Statistical features of human exons and their
flanking regions
M. Q. Zhang
Cold Spring Harbor Laboratory, PO Box 100, Cold Spring Harbor,
NY 11724, USA
Human Molecular Genetics, 7(5), 919-932 (May 1998)
Abstract
To facilitate gene finding and for the investigation of human
molecular genetics on a genome scale, we present a comprehensive
survey on various statistical features of human exons. We first show
that human exons with flanking genomic DNA sequences can be
classified into 12 mutually exclusive categories. This classification
could serve as a standard for future studies so that direct
comparisons of results can be made. A database for eight categories
(related to human genes in which coding regions are split by introns)
was built from GenBank release 87.0 and analyzed by a number of
methods to characterize statistical features of these sequences that
may serve as controls or regulatory signals for gene expression.
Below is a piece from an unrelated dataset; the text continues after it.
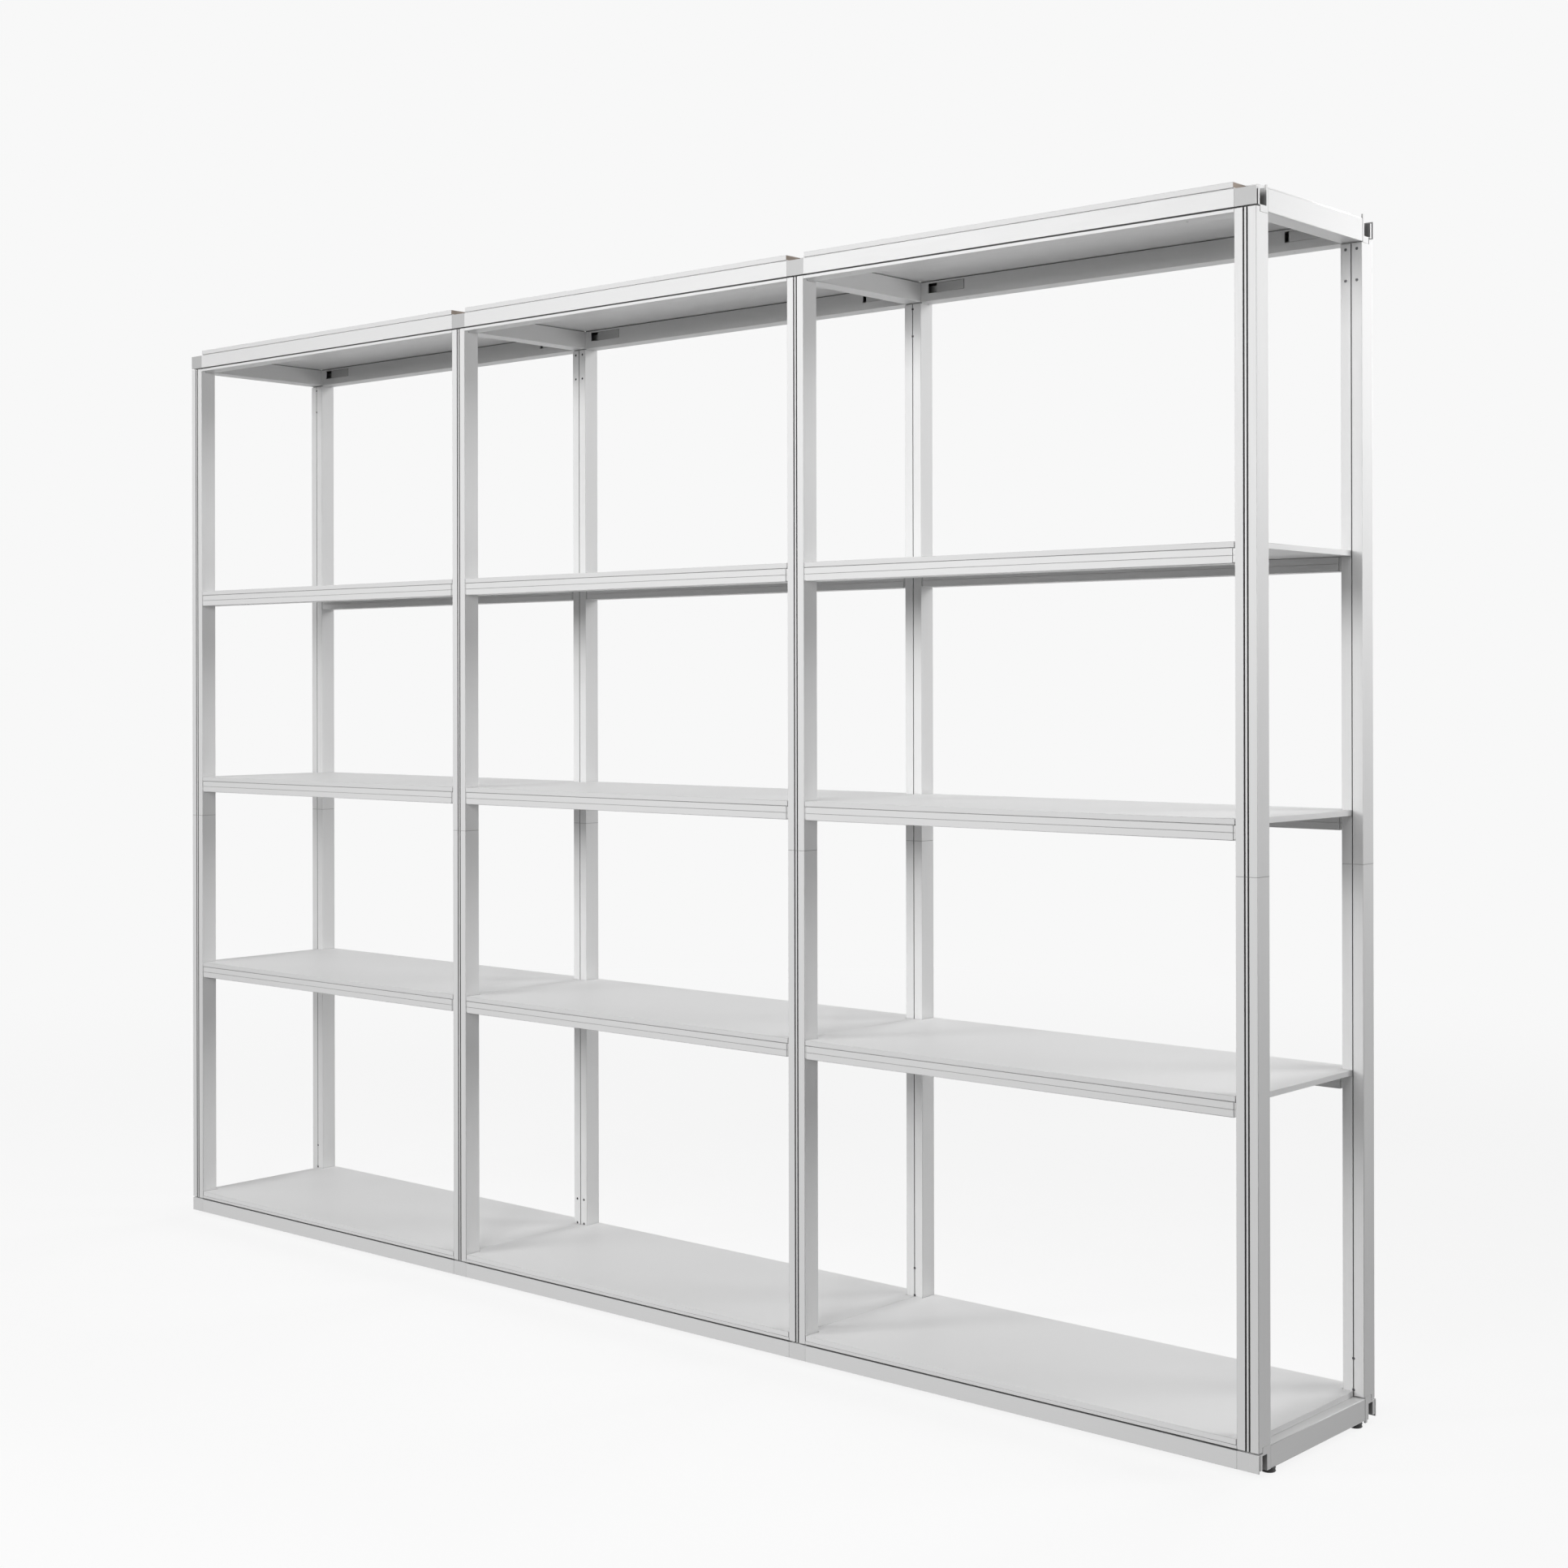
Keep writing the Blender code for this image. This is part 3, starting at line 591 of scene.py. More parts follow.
@dataclass(frozen=True)
class Finish:
    """A finish: its colours, how it shines, and its texture at real scale."""

    name: str
    slot: str
    colour: Colour
    roughness: float
    metallic: float = 0.0
    rough_swing: float = 0.06
    tone_scale: float = 2.5
    tone_swing: float = 0.03
    grain_scale: float = 900.0
    grain_stretch: tuple[float, float, float] = (1.0, 1.0, 1.0)
    grain_height: float = 0.00003
    grain_tone: float = 0.02
    grain_range: tuple[float, float] = (0.2, 0.8)
    wear_colour: Colour = (0.86, 0.86, 0.86)
    wear_scale: float = 45.0
    wear: float = 0.35
    dust_colour: Colour = (0.60, 0.59, 0.57)
    dust_scale: float = 7.0
    dust: float = 0.04

    @property
    def material(self) -> bpy.types.Material:
        """The material, built when it is first asked for."""
        return bpy.data.materials.get(self.name) or self.build()

    def build(self) -> bpy.types.Material:
        """Build the material of this finish.

        Returns:
            A material with the finish's patterns on a Principled shader.
        """
        made = bpy.data.materials.new(self.name)
        made.use_nodes = True
        graph = Graph(made.node_tree)
        height = Effect.GRAIN.use(graph, scale=self.grain_scale, stretch=self.grain_stretch)
        tone = Effect.TONE.use(graph, scale=self.tone_scale, amount=self.tone_swing)
        fine = graph.math("MULTIPLY_ADD", graph.math("SUBTRACT", height, 0.5), self.grain_tone, 1.0)
        toned = graph.wired("ShaderNodeVectorMath", self.colour, operation="SCALE")
        graph.feed(toned.node.inputs["Scale"], graph.math("MULTIPLY", tone, fine))
        wear = Effect.WEAR.use(graph, scale=self.wear_scale, amount=self.wear)
        dust = Effect.DUST.use(graph, scale=self.dust_scale, amount=self.dust)
        worn = graph.mix(wear, toned, (*self.wear_colour, 1.0))
        low, high = self.roughness - self.rough_swing, self.roughness + self.rough_swing
        bump = graph.add("ShaderNodeBump")
        graph.feed_named(bump, {"Strength": 1.0, "Distance": self.grain_height, "Height": height})
        graph.feed_named(made.node_tree.nodes["Principled BSDF"], {
            "Base Color": graph.mix(dust, worn, (*self.dust_colour, 1.0)),
            "Roughness": graph.spread(height, *self.grain_range, low, high),
            "Metallic": self.metallic,
            "Normal": bump.outputs["Normal"],
        })
        return made


def grey(value: float) -> Colour:
    """Return a neutral colour."""
    return (value, value, value)


# Powder-coated aluminium. Its grain runs in streaks along an extrusion: DRAWN is its rate of change that way.
DRAWN = 0.012
WHITE_COAT = Finish("white_coat", "white_frame", grey(0.80), 0.42)
UPRIGHT_COAT = replace(WHITE_COAT, name="upright_coat", grain_stretch=(1.0, 1.0, DRAWN), grain_tone=0.06)
RAIL_COAT = replace(WHITE_COAT, grain_tone=0.045)
LENGTHWISE_COAT = replace(RAIL_COAT, name="lengthwise_coat", grain_stretch=(DRAWN, 1.0, 1.0))
CROSSWISE_COAT = replace(RAIL_COAT, name="crosswise_coat", grain_stretch=(1.0, DRAWN, 1.0))

# The same coat painted darker in grooves, hollows, rebates, score lines and joint lines: painted shade, where
# little light comes in.
GROOVE_SHADE = Finish("groove_shade", "white_frame", grey(0.27), 0.60, tone_swing=0.1, wear=0.0, dust=0.0)
RAIL_GROOVE_SHADE = replace(GROOVE_SHADE, name="rail_groove_shade", colour=grey(0.50))
SEAT_SHADE = replace(GROOVE_SHADE, name="seat_shade", colour=grey(0.52))
LINE_SHADE = replace(GROOVE_SHADE, name="line_shade", colour=grey(0.20))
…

The
statistical information compiled includes profiles of signals for
transcription, splicing and translation, various compositional
statistics and size distributions. Further analyses reveal novel
correlations and constraints among different splicing features across
an internal exon that are consistent with the Exon Definition model.
This information is fundamental for a quantitative view of human
gene organization, and should be invaluable for individual scientists
to design human molecular genetics experiments.